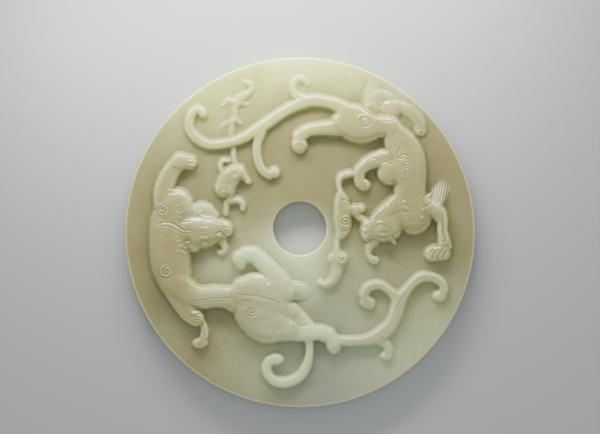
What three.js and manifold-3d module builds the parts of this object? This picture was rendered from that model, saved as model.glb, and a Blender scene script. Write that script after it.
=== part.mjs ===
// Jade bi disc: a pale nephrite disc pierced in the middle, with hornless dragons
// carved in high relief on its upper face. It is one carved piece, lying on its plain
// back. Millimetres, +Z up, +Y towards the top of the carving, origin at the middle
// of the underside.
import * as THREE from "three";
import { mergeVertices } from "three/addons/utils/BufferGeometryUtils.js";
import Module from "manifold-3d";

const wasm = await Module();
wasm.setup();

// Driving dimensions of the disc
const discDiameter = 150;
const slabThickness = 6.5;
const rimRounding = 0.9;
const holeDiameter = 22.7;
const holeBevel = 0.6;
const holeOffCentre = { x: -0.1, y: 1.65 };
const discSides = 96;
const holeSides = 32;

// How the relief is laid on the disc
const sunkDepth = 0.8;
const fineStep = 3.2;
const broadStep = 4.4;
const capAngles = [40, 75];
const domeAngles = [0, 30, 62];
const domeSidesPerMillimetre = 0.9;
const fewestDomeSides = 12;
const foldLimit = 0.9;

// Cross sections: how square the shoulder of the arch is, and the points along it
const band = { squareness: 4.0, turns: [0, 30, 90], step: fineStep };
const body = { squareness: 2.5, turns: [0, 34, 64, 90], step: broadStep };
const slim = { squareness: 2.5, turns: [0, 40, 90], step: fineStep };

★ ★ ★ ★

Each line of the listing should be copied exactly.

Exercise answer:
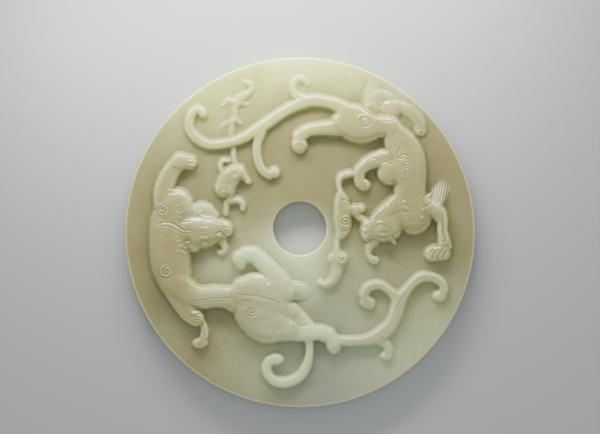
What three.js and manifold-3d module builds the parts of this object? This picture was rendered from that model, saved as model.glb, and a Blender scene script. Write that script after it.
=== part.mjs ===
// Jade bi disc: a pale nephrite disc pierced in the middle, with hornless dragons
// carved in high relief on its upper face. It is one carved piece, lying on its plain
// back. Millimetres, +Z up, +Y towards the top of the carving, origin at the middle
// of the underside.
import * as THREE from "three";
import { mergeVertices } from "three/addons/utils/BufferGeometryUtils.js";
import Module from "manifold-3d";

const wasm = await Module();
wasm.setup();

// Driving dimensions of the disc
const discDiameter = 150;
const slabThickness = 6.5;
const rimRounding = 0.9;
const holeDiameter = 22.7;
const holeBevel = 0.6;
const holeOffCentre = { x: -0.1, y: 1.65 };
const discSides = 96;
const holeSides = 32;

// How the relief is laid on the disc
const sunkDepth = 0.8;
const fineStep = 3.2;
const broadStep = 4.4;
const capAngles = [40, 75];
const domeAngles = [0, 30, 62];
const domeSidesPerMillimetre = 0.9;
const fewestDomeSides = 12;
const foldLimit = 0.9;

// Cross sections: how square the shoulder of the arch is, and the points along it
const band = { squareness: 4.0, turns: [0, 30, 90], step: fineStep };
const body = { squareness: 2.5, turns: [0, 34, 64, 90], step: broadStep };
const slim = { squareness: 2.5, turns: [0, 40, 90], step: fineStep };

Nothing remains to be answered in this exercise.